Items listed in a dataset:
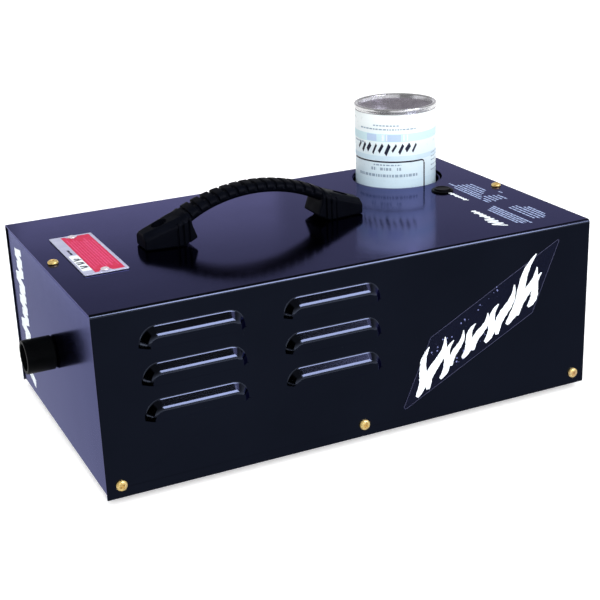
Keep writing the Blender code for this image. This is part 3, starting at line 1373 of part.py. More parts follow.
def build():
    make_chassis()
    make_cover()
    make_feet()
    make_cover_screws()
    make_handle()
    make_handle_screws()
    make_rating_plate()
    make_outlet()
    make_heater()
    make_can()
    make_can_holder()
    make_valve()
    make_pipes()
    make_button()
    make_inlet()
    make_switch()
    make_lamp_and_remote()
    make_wiring(make_board())


build()
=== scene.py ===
"""Looks of the canister-fed fog machine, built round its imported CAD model.

Shapes are drawn in millimetres in casing coordinates: x from the casing's left end (the nozzle
end), y from its front face, z from its underside. piece() turns them into metres in the row
frame, where each object sits at the origin, as the CAD nodes do.
"""
import functools
import json
import math
import random

import bmesh
import bpy
from mathutils import Matrix, Vector


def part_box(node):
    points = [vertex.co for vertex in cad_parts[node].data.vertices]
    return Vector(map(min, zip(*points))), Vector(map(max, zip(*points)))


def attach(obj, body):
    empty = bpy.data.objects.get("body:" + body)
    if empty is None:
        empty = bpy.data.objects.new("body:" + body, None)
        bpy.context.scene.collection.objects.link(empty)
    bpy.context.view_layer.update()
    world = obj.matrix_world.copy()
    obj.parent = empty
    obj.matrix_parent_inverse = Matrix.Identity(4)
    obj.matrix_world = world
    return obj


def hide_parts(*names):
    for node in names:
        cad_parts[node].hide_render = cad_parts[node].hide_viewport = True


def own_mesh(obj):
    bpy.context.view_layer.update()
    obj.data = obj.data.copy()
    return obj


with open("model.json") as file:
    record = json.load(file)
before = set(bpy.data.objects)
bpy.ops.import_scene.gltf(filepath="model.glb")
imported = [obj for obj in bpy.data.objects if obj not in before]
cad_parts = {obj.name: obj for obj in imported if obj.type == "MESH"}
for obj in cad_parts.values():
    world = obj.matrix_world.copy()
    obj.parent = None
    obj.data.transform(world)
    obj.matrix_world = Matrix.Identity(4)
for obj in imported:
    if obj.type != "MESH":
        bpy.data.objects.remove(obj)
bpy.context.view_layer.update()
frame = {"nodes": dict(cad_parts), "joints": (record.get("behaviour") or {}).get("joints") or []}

MM = 0.001
WELD = 0.0001                   # distance in mm at which points of one piece are the same
INK = 0.05                      # thickness of a print
GAP = 0.3                       # clearance between pieces that touch
LARGE = 96                      # sides of a large round piece
MIDDLE = 64
SMALL = 40
SCREW_SIDES = 24

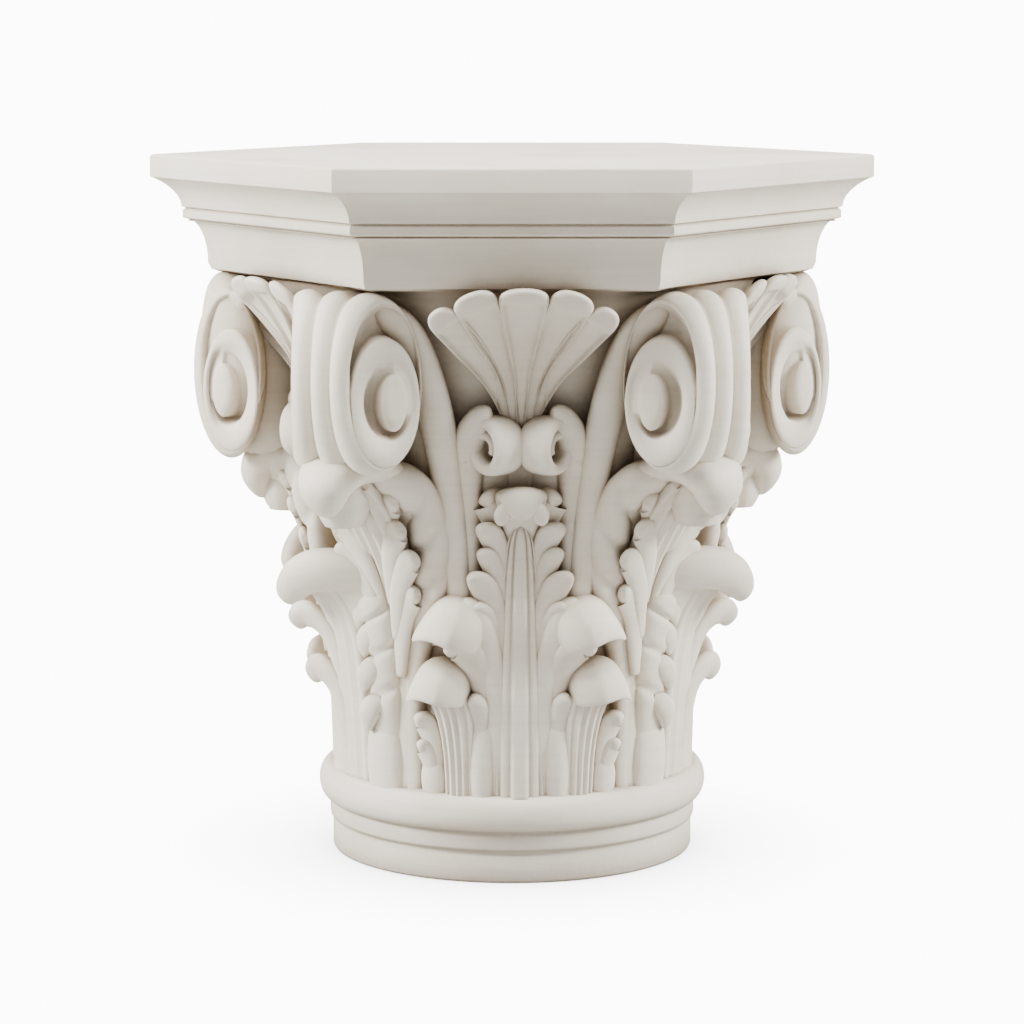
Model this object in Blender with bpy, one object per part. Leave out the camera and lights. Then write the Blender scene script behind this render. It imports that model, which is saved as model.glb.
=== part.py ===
# Corinthian capital, cast in one piece: turned foot, bell, leaves, volutes and mitred abacus.
# Metres, +Z up. The front looks along -Y and the underside stands on Z = 0.

import math

import bmesh
import bpy
from mathutils import Vector

MM = 0.001

# Foot: two plain bands and a torus, turned
BAND_RADIUS = 125.3 * MM
BAND_HEIGHT = 21.0 * MM
UPPER_BAND_RADIUS = 127.2 * MM
UPPER_BAND_HEIGHT = 14.0 * MM
TORUS_RADIUS = 134.7 * MM
TORUS_HEIGHT = 25.0 * MM
GROOVE_DEPTH = 1.8 * MM

# Bell: the cup that the leaves are carved on
BELL_FOOT_RADIUS = 119.0 * MM
BELL_FLARE = 49.0 * MM
BELL_HEIGHT = 340.0 * MM
FLARE_POWER = 3.3

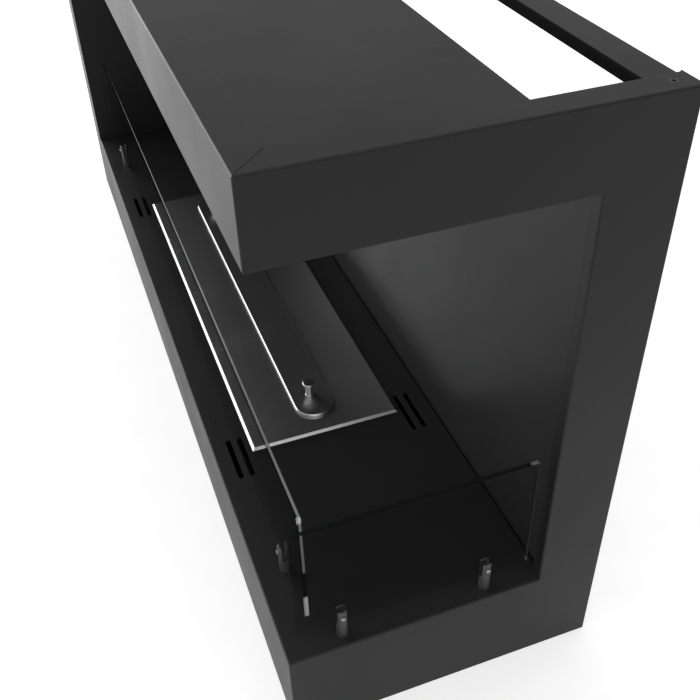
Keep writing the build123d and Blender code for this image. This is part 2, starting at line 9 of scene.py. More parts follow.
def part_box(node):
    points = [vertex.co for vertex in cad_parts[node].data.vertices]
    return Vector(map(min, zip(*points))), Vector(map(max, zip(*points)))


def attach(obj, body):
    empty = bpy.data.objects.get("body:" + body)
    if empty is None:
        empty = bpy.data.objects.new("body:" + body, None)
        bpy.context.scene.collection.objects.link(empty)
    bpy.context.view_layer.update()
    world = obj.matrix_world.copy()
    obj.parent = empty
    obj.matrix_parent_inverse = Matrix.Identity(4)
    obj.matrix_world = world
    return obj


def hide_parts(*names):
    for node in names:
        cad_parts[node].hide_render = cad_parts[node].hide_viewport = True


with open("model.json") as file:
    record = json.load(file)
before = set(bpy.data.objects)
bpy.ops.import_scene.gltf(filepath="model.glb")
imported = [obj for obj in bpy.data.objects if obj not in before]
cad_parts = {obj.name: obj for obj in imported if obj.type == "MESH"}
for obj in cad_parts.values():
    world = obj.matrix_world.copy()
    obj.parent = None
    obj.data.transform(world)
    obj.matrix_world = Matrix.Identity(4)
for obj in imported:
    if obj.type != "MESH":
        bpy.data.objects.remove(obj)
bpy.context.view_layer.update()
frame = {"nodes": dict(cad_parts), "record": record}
nodes = frame["nodes"]
scene = bpy.context.scene
white = (1, 1, 1, 1)
print("frame loaded:", len(nodes), "nodes")


def addNode(tree, kind, **settings):
    node = tree.nodes.new("ShaderNode" + kind)
    for name, value in settings.items():
        setattr(node, name, value)
    return node


def newMaterial(name):
    material = bpy.data.materials.new(name)
    material.use_nodes = True
    tree = material.node_tree
    return material, tree, tree.nodes["Principled BSDF"]


def surfacePlace(tree, stretch=(1, 1, 1)):
    coords = addNode(tree, "TexCoord")  # object coordinates are the part's frame, in metres
    mapping = addNode(tree, "Mapping")
    mapping.inputs["Scale"].default_value = stretch
    tree.links.new(coords.outputs["Object"], mapping.inputs["Vector"])
    return mapping.outputs["Vector"]


def cloud(tree, where, perMetre, detail=2.0):
    texture = addNode(tree, "TexNoise")
    texture.inputs["Scale"].default_value = perMetre
    texture.inputs["Detail"].default_value = detail
    tree.links.new(where, texture.inputs["Vector"])
    return texture.outputs[0]


def spread(tree, value, low, high, fromLow=0.3, fromHigh=0.7):  # a noise texture keeps between 0.3 and 0.7
    ranger = addNode(tree, "MapRange")
    ranger.inputs["From Min"].default_value = fromLow
    ranger.inputs["From Max"].default_value = fromHigh
    ranger.inputs["To Min"].default_value = low
    ranger.inputs["To Max"].default_value = high
    tree.links.new(value, ranger.inputs["Value"])
    return ranger.outputs["Result"]


def blendColours(tree, share, first, second):
    mixer = addNode(tree, "Mix", data_type="RGBA")
    for socket, colour in (("A", first), ("B", second)):
        target = [i for i in mixer.inputs if i.name == socket and i.type == "RGBA"][0]
        if isinstance(colour, bpy.types.NodeSocket):
            tree.links.new(colour, target)
        else:
            target.default_value = colour
    tree.links.new(share, mixer.inputs["Factor"])
    return [o for o in mixer.outputs if o.type == "RGBA"][0]


def calc(tree, operation, first, second):
    maths = addNode(tree, "Math", operation=operation)
    for index, value in enumerate((first, second)):
        if isinstance(value, bpy.types.NodeSocket):
            tree.links.new(value, maths.inputs[index])
        else:
            maths.inputs[index].default_value = value
    return maths.outputs[0]


def bumpOn(tree, height, depth, strength, below=None):
    bump = addNode(tree, "Bump")
    bump.inputs["Distance"].default_value = depth
    bump.inputs["Strength"].default_value = strength
    tree.links.new(height, bump.inputs["Height"])
    if below:
        tree.links.new(below, bump.inputs["Normal"])
    return bump.outputs["Normal"]


def outward(tree, axis):  # the surface direction's share along an axis, from -1 to 1
    geometry = addNode(tree, "NewGeometry")
    parts = addNode(tree, "SeparateXYZ")
    tree.links.new(geometry.outputs["True Normal"], parts.inputs["Vector"])
    return calc(tree, "MULTIPLY", parts.outputs[axis], calc(tree, "SUBTRACT", 1.0, calc(
        tree, "MULTIPLY", geometry.outputs["Backfacing"], 2.0)))


def facing(tree, axis):  # how squarely a surface lies across an axis, from 0 to 1
    return calc(tree, "ABSOLUTE", outward(tree, axis), 0.0)


def edgeMask(tree, radius, sharpness):  # 1 near sharp edges
    rounded = addNode(tree, "Bevel", samples=4)
    rounded.inputs["Radius"].default_value = radius
    geometry = addNode(tree, "NewGeometry")
    dot = addNode(tree, "VectorMath", operation="DOT_PRODUCT")
    tree.links.new(rounded.outputs["Normal"], dot.inputs[0])
    tree.links.new(geometry.outputs["Normal"], dot.inputs[1])
    return spread(tree, dot.outputs["Value"], 1.0, 0.0, 1.0 - sharpness, 1.0)


powderCoat = {
    "colour": (0.0105, 0.0105, 0.0107, 1),
    "paleColour": (0.0155, 0.0155, 0.0158, 1),
    # the edges: wear, and a painted highlight
    "wearAndHighlightColour": (0.035, 0.035, 0.036, 1),
    "wearAndHighlightShare": (0.15, 0.9),      # how much of an edge carries wear and a painted highlight, from place to place
    "wornRoughness": 0.3,
    "roughness": (0.34, 0.42),
    "speckle": (-0.03, 0.03),      # the powder's grain makes it rougher and smoother
    "ior": 1.33,
    "grainPerMetre": 1500,         # fine texture of the powder
    "grainDepth": 0.00005,
    "grainStrength": 0.5,
    "ripplePerMetre": 170,         # slow waves left when the powder melts
    "rippleDepth": 0.00022,
    "rippleStrength": 0.25,
    "cloudPerMetre": 9,
    "edgeRadius": 0.0011,
    "edgeSharpness": 0.35,
}
litChamberCoat = {                    # the hearth and linings: the same black coat painted a little paler, painted light for the dim chamber
    **powderCoat,
    "colour": (0.0165, 0.0165, 0.0168, 1),
    "paleColour": (0.024, 0.024, 0.0244, 1),
}


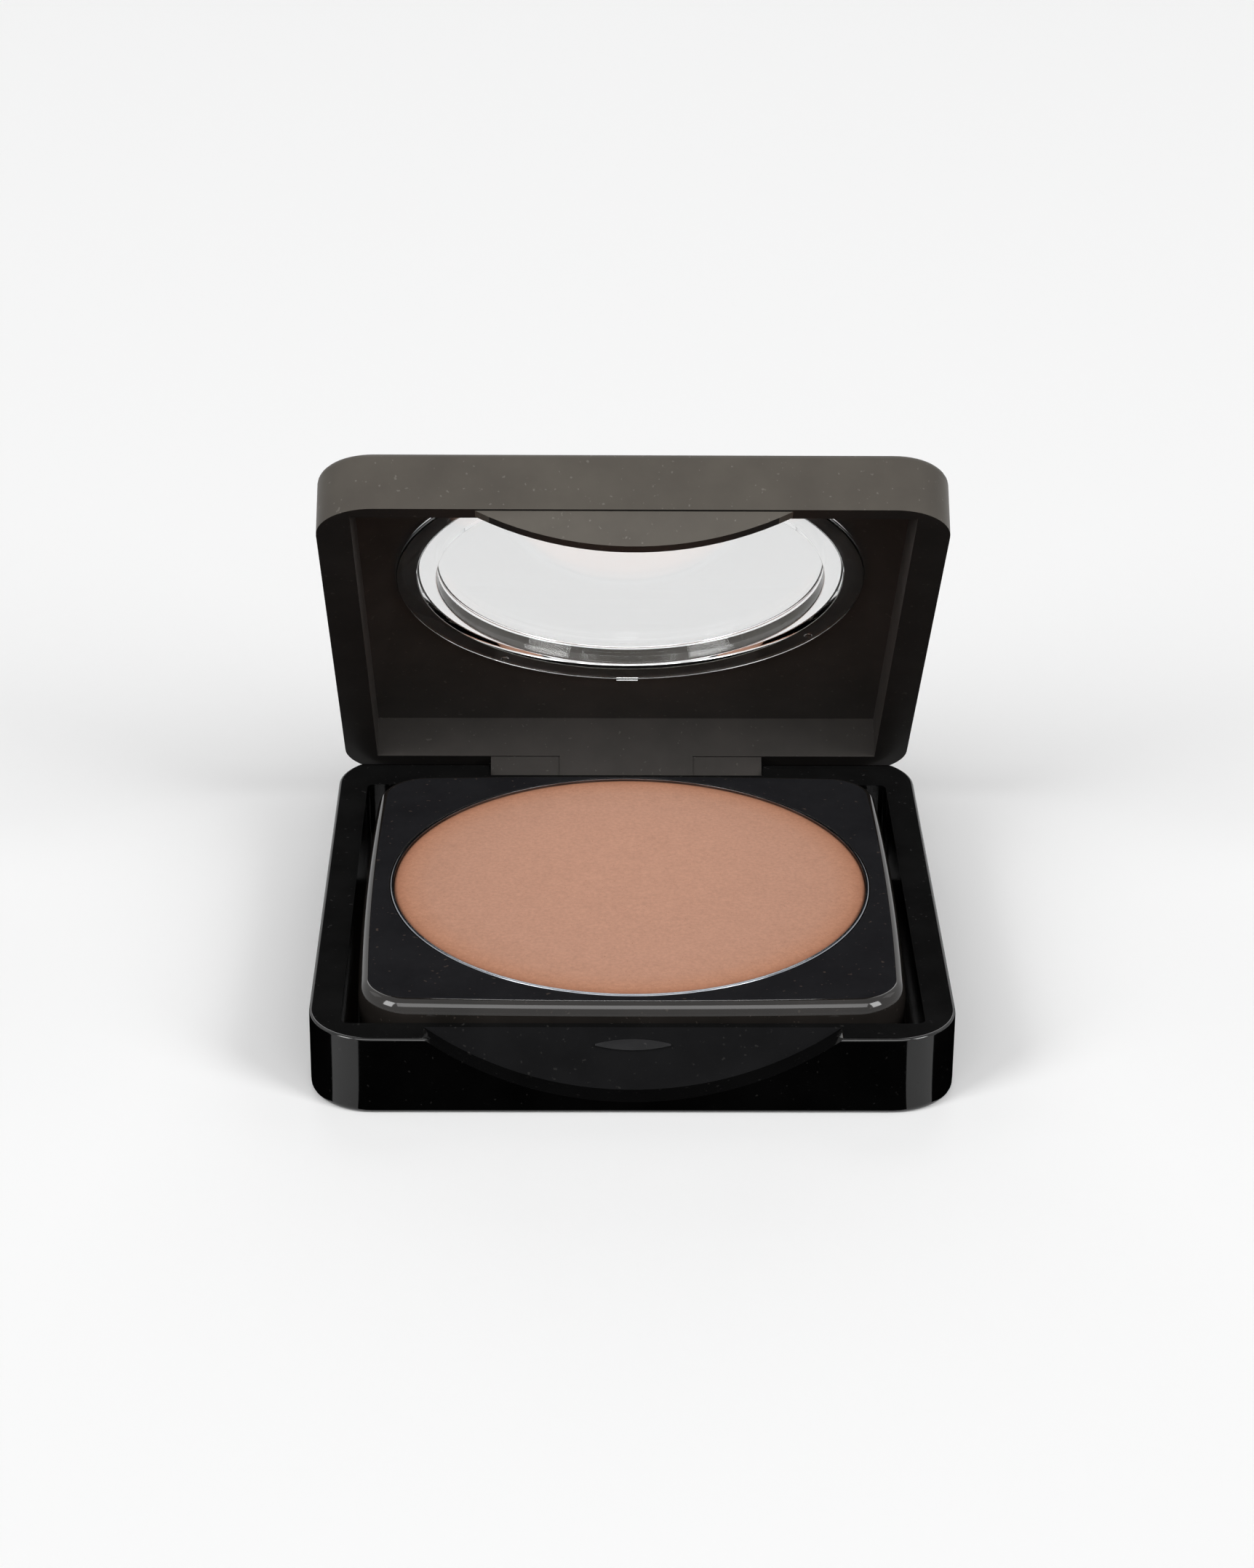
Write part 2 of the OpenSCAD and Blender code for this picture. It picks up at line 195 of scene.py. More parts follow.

EXERCISE PROMPT:
Copy, please, every line from the start of the entries down to the line that holds "imported CAD model.", with both of those lines included and no others.

RESULT OF THE TASK:
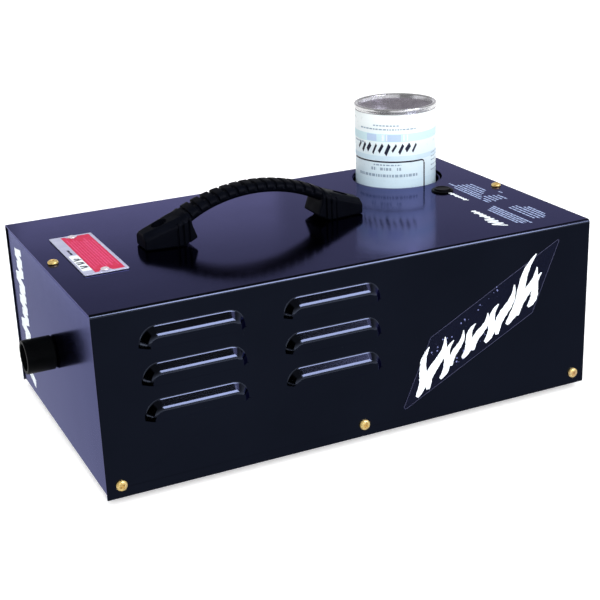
Keep writing the Blender code for this image. This is part 3, starting at line 1373 of part.py. More parts follow.
def build():
    make_chassis()
    make_cover()
    make_feet()
    make_cover_screws()
    make_handle()
    make_handle_screws()
    make_rating_plate()
    make_outlet()
    make_heater()
    make_can()
    make_can_holder()
    make_valve()
    make_pipes()
    make_button()
    make_inlet()
    make_switch()
    make_lamp_and_remote()
    make_wiring(make_board())


build()
=== scene.py ===
"""Looks of the canister-fed fog machine, built round its imported CAD model.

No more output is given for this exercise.